My excitement over this idea brushed away the sadness I was feeling, and we immediately called Alice. The next few months I consoled myself with visits to Alice’s farm, where there were beautiful working horses. The three of us were like Charlie’s Angels on horseback. We would ride bareback through the farmlands by her house. “I’m sliding off! I’m sliding off!” I would cry, but I never did. Riding always came naturally to me.
It was only a few times that we got to ride the horses at Alice’s. They were needed for other duties. Eventually, my parents tired of me hounding them about another horse. To divert my pleading, they made me take ice-skating, piano, and dance lessons. I enjoyed the diversions, but I never stopped longing for a horse.
I was always athletic and enjoyed sports. I became quite the star in gymnastics and track, winning meets and even participating in the state championships. The competition and success I had helped to distract me from the growing tension between my parents. The strain of my mother’s illness and her needs were taking a toll on their relationship. Always a heavy drinker, my father began to indulge more and more.
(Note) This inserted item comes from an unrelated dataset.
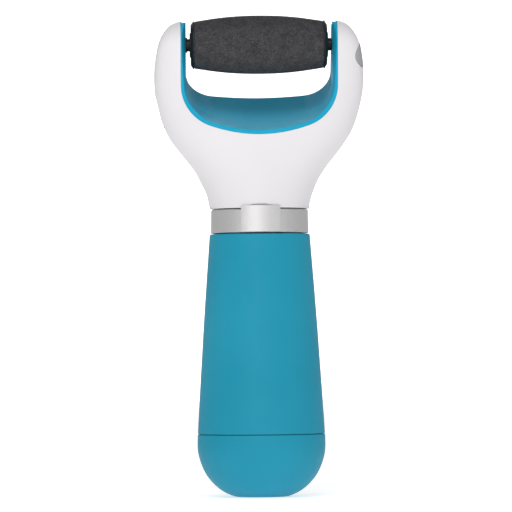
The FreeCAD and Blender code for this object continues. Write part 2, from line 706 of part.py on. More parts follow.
def make_neck_core():
    body = tube_z(84.5, 104.0, NECK_R, NECK_BORE)
    body = body.fuse(tube_z(100.3, 101.85, 15.5, NECK_BORE))
    body = body.fuse(tube_z(86.0, 88.6, 15.55, NECK_BORE))
    for side in (-1, 1):
        body = body.fuse(rod_z(64.5, 86.5, 1.6, side * 13.6, 0))
    body = body.cut(arc_block(11.0, 16.0, 83.0, 127.0, 93.2, 95.8))
    shelf = tube_z(90.6, 91.7, NECK_BORE + 0.2, 11.2)
    return body.fuse(shelf).removeSplitter()


def make_switch_ring():
    outline = [V(RING_BORE, 0, RING_Z0), V(RING_R0 - 0.2, 0, RING_Z0), V(RING_R0, 0, RING_Z0 + 0.2),
               V(RING_R1, 0, RING_Z1 - 0.3), V(RING_R1 - 0.3, 0, RING_Z1), V(RING_BORE, 0, RING_Z1)]
    body = Part.Face(Part.makePolygon(outline + outline[:1])).revolve(V(0, 0, 0), V(0, 0, 1), 360.0)
    start = 270.0 - TAB_HALF_ANGLE
    stop = 270.0 + TAB_HALF_ANGLE
    pad = arc_block(16.2, TAB_R1, start, stop, RING_Z0 + 0.25, RING_Z1)
    lip = arc_block(TAB_R0, TAB_R1, start, stop, RING_Z1 - 0.1, TAB_TOP)
    return body.fuse([pad, lip]).removeSplitter()


def make_switch_arm():
    key = box(-1.4, 1.4, 9.0, RING_BORE + 0.05, 93.6, 95.4)
    return key.common(rod_z(90.0, 99.0, RING_BORE))


def make_switch_wiper():
    strip = box(-1.1, 1.1, 6.5, 11.6, 93.25, 93.6)
    return strip.fuse(box(-1.1, 1.1, 6.5, 7.4, 93.02, 93.3)).removeSplitter()


def make_switch_board():
    return rod_z(91.7, 92.8, 12.4).cut(rod_z(91.0, 94.0, 4.2))


def make_switch_pads():
    pads = [arc_block(6.0, 8.2, a, a + 18.0, 92.8, 93.0) for a in (82.0, 106.0)]
    return Part.makeCompound(pads)


# ---------------------------------------------------------------- handle pieces

def revolved(outer, inner):
    """Body of revolution from an outer run of (z, r) points and an inner run, both top to bottom."""
    top = [V(r, 0, z) for z, r in outer]
    low = [V(r, 0, z) for z, r in inner]
    edges = [spline_edge(top), Part.makeLine(top[-1], low[-1]), spline_edge(low[::-1]), Part.makeLine(low[0], top[0])]
    return Part.Face(Part.Wire(edges)).revolve(V(0, 0, 0), V(0, 0, 1), 360.0)


def make_handle_sleeve():
    outer = [V(r, 0, z) for z, r in HANDLE_PROFILE]
    inner = [V(r - HANDLE_WALL, 0, z) for z, r in HANDLE_PROFILE[::-1]]
    inner[-1] = V(HANDLE_PROFILE[0][1] - HANDLE_WALL, 0, 88.7)
    shoulder = V(outer[0].x - 0.6, 0, 90.2)
    lip_top = V(NECK_R + 0.12, 0, 90.2)
    lip_low = V(NECK_R + 0.12, 0, 88.7)
    edges = [
        spline_edge(outer),
        Part.makeLine(outer[-1], inner[0]),
        spline_edge(inner),
        Part.makeLine(inner[-1], lip_low),
        Part.makeLine(lip_low, lip_top),
        Part.makeLine(lip_top, shoulder),
        Part.Arc(shoulder, V(outer[0].x - 0.17, 0, 90.03), outer[0]).toShape(),
    ]
    return Part.Face(Part.Wire(edges)).revolve(V(0, 0, 0), V(0, 0, 1), 360.0)


def make_battery_cap():
    outer = revolved(CAP_PROFILE, [(z, 0.001) for z in (20.9, 10.0, 0.0)])
    shift = [(z + CAP_WALL * 0.8, max(r - CAP_WALL, 0.5)) for z, r in CAP_PROFILE[1:]]
    hollow_rows = [(30.0, 20.2), (21.5, 20.25)] + shift[1:-1] + [(1.9, 6.0)]
    hollow = revolved(hollow_rows, [(30.0, 0.001), (12.0, 0.001), (1.9, 0.001)])
    body = outer.cut(hollow)
    spigot = revolved([(25.6, 20.1), (20.0, 20.2)], [(25.6, 18.9), (20.0, 19.0)])
    body = body.fuse([spigot, tube_z(19.4, 20.9, 20.9, 19.0)])
    for angle in (45.0, 135.0, 225.0, 315.0):
        a = math.radians(angle)
        post = rod_z(1.0, 8.0, 1.8, 11.0 * math.cos(a), 11.0 * math.sin(a))
        body = body.fuse(post.common(outer))
    return body.removeSplitter()


def make_cap_seal():
    return tube_z(20.95, 21.65, 21.35, 20.2)


def cell_sites():
    h = CELL_PITCH / 2
    return [(-h, -h, True), (h, -h, False), (h, h, True), (-h, h, False)]


def make_battery_cells():
    cells = []
    for x, y, upright in cell_sites():
        z0 = CELL_BOTTOM if upright else CELL_BOTTOM + NUB
        z1 = CELL_TOP - NUB if upright else CELL_TOP
        can = rod_z(z0, z1, CELL_R, x, y)
        cells.append(can.makeChamfer(0.35, [e for e in can.Edges if e.Closed]))
    return Part.makeCompound(cells)


def make_cell_nubs():
    nubs = []
    for x, y, upright in cell_sites():
        z0 = CELL_TOP - NUB if upright else CELL_BOTTOM
        nubs.append(rod_z(z0, z0 + NUB, 2.7, x, y))
    return Part.makeCompound(nubs)


def make_battery_carrier():
    body = rod_z(8.0, 9.4, 16.3)
    body = body.fuse(box(-2.0, 2.0, -2.0, 2.0, 9.0, 60.5))
    for i in range(4):
        rib = arc_block(13.4, 17.0, -11.0, 11.0, 9.2, 57.0)
        rib.rotate(V(0, 0, 0), V(0, 0, 1), 90.0 * i)
        body = body.fuse(rib)
    for x, y, upright in cell_sites():
        body = body.cut(rod_z(10.2, 62.0, CELL_R + 0.12, x, y))
    return body.removeSplitter()


def coil(r, wire, turns, z0, z1, x, y):
    """Helical contact spring standing on z0 and reaching to z1."""
    rise = z1 - z0 - 2 * wire
    helix = Part.makeHelix(rise / turns, rise, r)
    ring = Part.Wire([Part.Circle(V(r, 0, 0), V(0, 1, 0), wire).toShape()])
    body = Part.Wire(helix.Edges).makePipeShell([ring], True, True)
    body.translate(V(x, y, z0 + wire))
    return body


def make_bottom_contacts():
    strips = []
    h = CELL_PITCH / 2
    for side in (-1, 1):
        strips.append(box(side * h - 4.0, side * h + 4.0, -h - 4.0, h + 4.0, 9.4, 9.7))
    bumps = [rod_z(9.6, CELL_BOTTOM - 0.02, 2.2, x, y) for x, y, upright in cell_sites() if not upright]
    return Part.makeCompound([s.fuse(b).removeSplitter() for s, b in zip(strips, (bumps[1], bumps[0]))])


def make_bottom_springs():
    return Part.makeCompound([coil(3.2, 0.2, 1.0, 9.7, CELL_BOTTOM - 0.02, x, y) for x, y, up in cell_sites() if up])


def make_contact_holder():
    body = rod_z(63.0, 64.5, 17.0)
    for side in (-1, 1):
        body = body.fuse(tube_for_leg(side))
    return body.cut(rod_z(60, 66, 3.0)).removeSplitter()


def tube_for_leg(side):
    sleeve = rod_z(64.5, 67.5, 2.5, side * 13.6, 0)
    return sleeve.cut(rod_z(64.5, 68.0, 1.65, side * 13.6, 0))


def make_top_contacts():
    pieces = []
    for x, y, upright in cell_sites():
        base = rod_z(62.75, 63.0, 4.2, x, y)
        if upright:
            base = base.fuse(rod_z(CELL_TOP + 0.02, 62.8, 2.0, x, y)).removeSplitter()
        pieces.append(base)
    return Part.makeCompound(pieces)


def make_top_springs():
    return Part.makeCompound([coil(3.2, 0.2, 1.0, CELL_TOP + 0.02, 62.75, x, y) for x, y, up in cell_sites() if not up])


def make_circuit_board():
    board = box(-11.8, 11.8, 0.9, 2.3, 68.0, 84.0)
    for side in (-1, 1):
        board = board.cut(rod_z(60.0, 90.0, 1.75, side * 13.6, 0))
    return board


def make_board_capacitor():
    can = rod_y(2.3, 9.5, 3.1, -4.5, 77.0)
    return can.makeFillet(0.4, [e for e in can.Edges if e.Closed and e.BoundBox.YMin > 9.0])


def make_board_transistor():
    body = box(2.0, 8.5, 2.3, 4.4, 73.0, 79.0)
    tab = box(2.0, 8.5, 2.3, 2.9, 79.0, 82.0).cut(rod_y(0.0, 5.0, 1.2, 5.25, 80.4))
    return body.fuse(tab).removeSplitter()


def wire_path(points, r):
    path = Part.Wire([spline_edge(points)])
    direction = points[1].sub(points[0])
    circle = Part.Wire([Part.Circle(points[0], direction, r).toShape()])
    return path.makePipeShell([circle], True, True)


def make_motor_lead(m, index):
    y, z = terminal_sites(m)[index]
    x = BELL_BACK + 0.4
    y += -0.78 if index == 0 else 0.78
    start = V(x, y, z)
    shift = -1.6 if index == 0 else 1.6
    points = [start, V(x + 3.2, y * 0.9, z - 2.5), V(x + 3.0, y * 0.6, 112.0), V(1.5, shift, 103.0),
              V(0.4 + shift * 0.3, shift, 94.0), V(shift * 1.2, 0.0, 84.6)]
    return wire_path(points, 0.5)


# ---------------------------------------------------------------- build

def main():
    os.makedirs("parts", exist_ok=True)
    form = head_form()
    cavity = head_cavity()
    liner_space = trough(CHEEK + LINER_WALL, LINER_WALL)
    centres = gear_centres()
    drive, upper, lower, compound, motor = centres
    drive_phase = 90.0
    upper_phase = mesh_phase(drive, DRIVE_TEETH, drive_phase, upper, IDLER_TEETH)
    lower_phase = mesh_phase(upper, IDLER_TEETH, upper_phase, lower, IDLER_TEETH)
    step_phase = mesh_phase(lower, IDLER_TEETH, lower_phase, compound, STEP_TEETH)
    wheel_phase = step_phase
    pinion_phase = mesh_phase(compound, WHEEL_TEETH, wheel_phase, motor, PINION_TEETH)

    foot, ears = make_latch_block()
    liner = make_liner(form, cavity)

    save("front_shell", shell_half(False, form, cavity, liner_space))
    save("rear_shell", shell_half(True, form, cavity, liner_space))
    save("fork_liner", liner)
    save("head_screws", make_head_screws())

    save("gear_plate", make_gear_plate(centres))
    save("gear_pins", make_gear_pins(centres))
    save("gear_plate_screws", make_plate_screws())
    save("drive_gear", make_drive_gear(centres, drive_phase))
    save("upper_idler_gear", make_idler(upper, upper_phase))
    save("lower_idler_gear", make_idler(lower, lower_phase))
    save("compound_gear", make_compound_gear(compound, step_phase, wheel_phase))

    save("motor_can", make_motor_can(motor))
    save("motor_end_bell", make_motor_bell(motor))
    save("motor_terminals", make_motor_terminals(motor))
    save("motor_magnets", make_motor_magnets(motor))
    save("motor_shaft", make_motor_shaft(motor))
    save("motor_pinion", make_motor_pinion(motor, pinion_phase))
    save("motor_armature", make_motor_armature(motor))
    save("motor_windings", make_motor_windings(motor))
    save("motor_commutator", make_commutator(motor))
    save("motor_cradle", make_motor_cradle(motor, cavity, centres))
    save("motor_cradle_screws", make_cradle_screws())
    save("motor_lead_red", make_motor_lead(motor, 0))
    save("motor_lead_black", make_motor_lead(motor, 1))

    save("roller_sleeve", make_roller_sleeve())
    save("roller_core", make_roller_core())
    save("roller_drive_cap", make_drive_cap())
    save("roller_idle_cap", make_idle_cap())
    save("idle_bush", make_idle_bush())

    save("release_button", make_release_button(form))
    save("latch_spring", make_latch_spring())
    save("latch_pivot", make_latch_pivot())
    save("latch_foot", foot)
    save("latch_ears", ears)

    save("neck_core", make_neck_core())
    save("switch_ring", make_switch_ring())
    save("switch_arm", make_switch_arm())
    save("switch_wiper", make_switch_wiper())
    save("switch_board", make_switch_board())
    save("switch_pads", make_switch_pads())

    save("handle_sleeve", make_handle_sleeve())
    save("battery_cap", make_battery_cap())
    save("cap_seal", make_cap_seal())
    save("battery_carrier", make_battery_carrier())
    save("battery_cells", make_battery_cells())
    save("cell_nubs", make_cell_nubs())
    save("bottom_contacts", make_bottom_contacts())
    save("bottom_springs", make_bottom_springs())
    save("contact_holder", make_contact_holder())
    save("top_contacts", make_top_contacts())
    save("top_springs", make_top_springs())
    save("circuit_board", make_circuit_board())
    save("board_capacitor", make_board_capacitor())
    save("board_transistor", make_board_transistor())


main()
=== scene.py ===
import json
import math
import random

import bmesh
import bpy
import mathutils
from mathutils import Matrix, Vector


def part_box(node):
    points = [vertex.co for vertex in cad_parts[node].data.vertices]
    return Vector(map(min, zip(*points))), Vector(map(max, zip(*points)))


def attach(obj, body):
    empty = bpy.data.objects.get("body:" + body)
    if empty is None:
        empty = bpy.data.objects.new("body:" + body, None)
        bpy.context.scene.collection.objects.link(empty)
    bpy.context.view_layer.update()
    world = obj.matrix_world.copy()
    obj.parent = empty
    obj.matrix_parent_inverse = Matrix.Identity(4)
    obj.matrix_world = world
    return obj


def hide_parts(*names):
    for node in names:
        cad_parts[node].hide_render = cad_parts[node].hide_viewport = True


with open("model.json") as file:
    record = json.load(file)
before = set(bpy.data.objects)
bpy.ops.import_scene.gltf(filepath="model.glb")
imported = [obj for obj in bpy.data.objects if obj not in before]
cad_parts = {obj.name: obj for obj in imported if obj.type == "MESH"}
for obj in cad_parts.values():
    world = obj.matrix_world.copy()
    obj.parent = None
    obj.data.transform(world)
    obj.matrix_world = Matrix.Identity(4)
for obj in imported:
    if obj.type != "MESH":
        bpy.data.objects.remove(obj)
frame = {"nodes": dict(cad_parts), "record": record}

V = mathutils.Vector
MM = 0.001
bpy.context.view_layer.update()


# ------------------------------------------------------------------ mesh helpers, in millimetres

def mesh_object(name, verts, faces):
    """Object from points in millimetres, with its faces turned outwards."""
    mesh = bpy.data.meshes.new(name)
    mesh.from_pydata([(x * MM, y * MM, z * MM) for x, y, z in verts], [], faces)
    bm = bmesh.new()
    bm.from_mesh(mesh)
    bmesh.ops.recalc_face_normals(bm, faces=bm.faces)
    bm.to_mesh(mesh)
    bm.free()
    obj = bpy.data.objects.new(name, mesh)
    bpy.context.collection.objects.link(obj)
    return obj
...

Violent arguments between my parents soon became standard fare.
“Did you fall and get those bruises, Evaliene?” he would ask innocently the next morning while she cooked him breakfast. She’d nod dutifully and serve up his bacon and eggs. I sort of knew what was going on but never fully acknowledged it, preferring a loose sort of denial. As an adult, I now know that when he hit my mother, he was in an alcoholic blackout, but as a child it threw me. Not just his questions about what had happened, but the way these periodic outbursts—coming after days of binge drinking—contrasted with the life we projected to those around us … just a normal middle-class family.
We made the most of the natural splendor unique to Northern California. We would escape to the local parks and lakes for waterskiing or camping. It was hard for my mother to travel with us when she was ill, but somehow the four of us would drive to Lake Tahoe for mini holidays. On those vacations, as we sat at restaurants, we seemed like a regular, normal family enjoying each other’s company. For a few days, we would play the roles of loving husband, father, daughter, and son. But there were still few signs of affection between Mom and Dad. I rarely saw them holding hands, and hugs were not the norm for any of us.
I liked school but became a bit of a loner. Except for class or participating in school activities, like track, I wasn’t very outgoing. Even my relationship with Gidget and Alice waned. I felt more comfortable around my pets—dog, cat, whatever creature I might be befriending at the time—than around other kids. My place of choice at home was in my room, reading or doing experiments with my chemistry kit.
All that came to an abrupt halt when I turned sixteen.
Senior year pep squad (Sylvia Harris)
I decided to ditch the quiet Sylvia and became a cheerleader. Blame my hormones—I was no different from the other girls who were really getting into boys and the requisite trouble that often follows those first brushes of freedom and young love. I’d sneak alcohol out of the cabinet and join some of my fellow cheerleaders at one of their homes that would be parent-free for most of the night. We’d put on some loud Pat Benatar music and have our version of a wild evening. As Pat crooned, “Hit me with your best shot,” I even tried my first hits of pot, but back then I wasn’t a big fan of drugs. It only made me sleepy.
My drug of choice was going to the Bay Meadows Golden Gate Fields with my father when the horses were racing. I’d sit in those metal stands and feel the thunder and the power of the Thoroughbred racehorses. I was a runner and they were runners, so I identified with their every step. With my mouth wide open, I’d watch them sail through the air and silently wish I could be their rider so I could feel weightless and free.
I kept up the partying for the rest of high school, getting smashed on alcohol just about every weekend. My parents would give me the occasional lecture, and a couple of times I got in trouble for leaving without telling them; I would just look them in the face and lie.